Execution time is designed to O(n) on input size. It is I/O-bound. In your code, you control I/O and performance implications by the `Reader` you pass to Tokenize.
## Tokenizer
Jargon includes a tokenizer based partially on [Unicode text segmentation](https://unicode.org/reports/tr29/). It’s good for many common cases.
It preserves all tokens verbatim, including whitespace and punctuation, so the original text can be reconstructed with fidelity (“round tripped”).
## Background
When dealing with technical terms in text – say, a job listing or a resume – it’s easy to use different words for the same thing. This is acute for things like “react” where it’s not obvious what the canonical term is. Is it React or reactjs or react.js?

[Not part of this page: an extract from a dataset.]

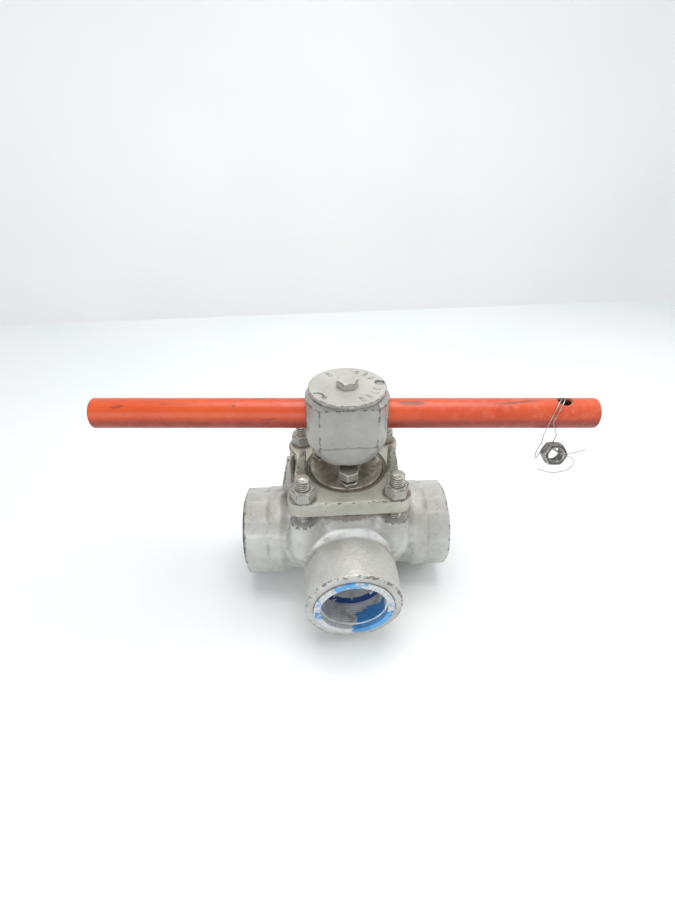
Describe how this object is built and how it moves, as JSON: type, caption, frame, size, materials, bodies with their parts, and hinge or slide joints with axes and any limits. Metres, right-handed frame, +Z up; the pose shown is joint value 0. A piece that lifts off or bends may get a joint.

This presents a problem when **searching** for such terms. _We_ know the above terms are synonymous but databases don’t.
A further problem is that some n-grams should be understood as a single term. We know that “Objective C” represents **one** technology, but databases naively see two words.
## What’s it for?
- Recognition of domain terms in text
- NLP for unstructured data, when we wish to ensure consistency of vocabulary, for statistical analysis.
- Search applications, where searches for “Ruby on Rails” are understood as an entity, instead of three unrelated words, or to ensure that “React” and “reactjs” and “react.js” and handled synonmously.